Often, she prayed to Nanin and Nín, plucking leaves and twigs to gently toss them into the burbling creeks that surrounded their tiny camp.
”It pains me to say that I have not been able to thank him as I should. Hard work shows him belief, and in the old country I would spend many hours toiling before a forge, pounding metal and creating in his name.” He offered a sad smile, ”Here we have no forge, so I am afraid my hands are tied. I am sure he understands, or at the last lends help in his own way so that we may rebuild again.”

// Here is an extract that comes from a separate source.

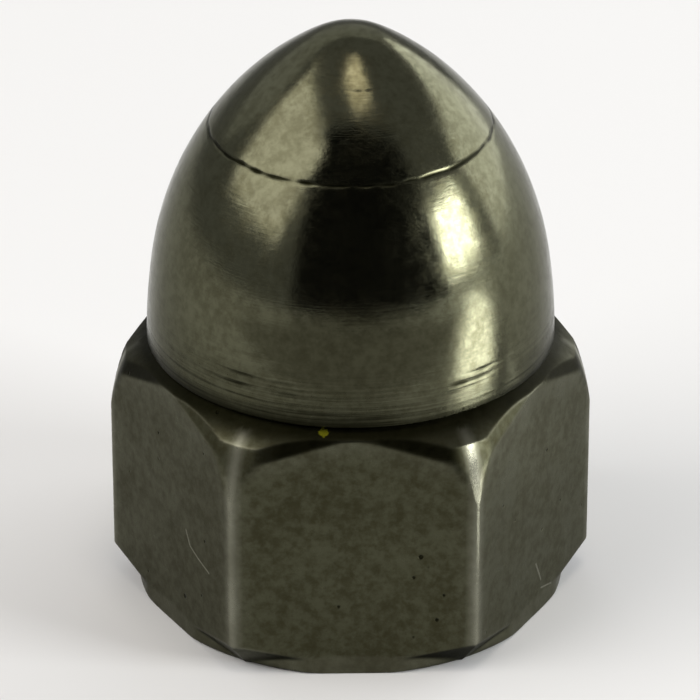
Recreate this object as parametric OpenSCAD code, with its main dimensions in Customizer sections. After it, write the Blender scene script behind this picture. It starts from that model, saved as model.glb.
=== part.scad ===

He sighed softly and tucked the token back into his pocket when it was offered. ”Our camp is at the bottom of Mount Oromocto. Please, I invite you to join as for a meal if you can.” He canted his head, ”I believe that my wife would like to hear about your River Goddess as she is from a River Clan.” He grinned and bowed his head, ”Dúr is a god of strength. He is steadfast for those of us that cannot be.”
Another low chuckle filled his chest and it was a warm and trickling thing.
”Perhaps I have learned something new about him on this day.” Another soft sound, ”Perhaps the luck could be from you?”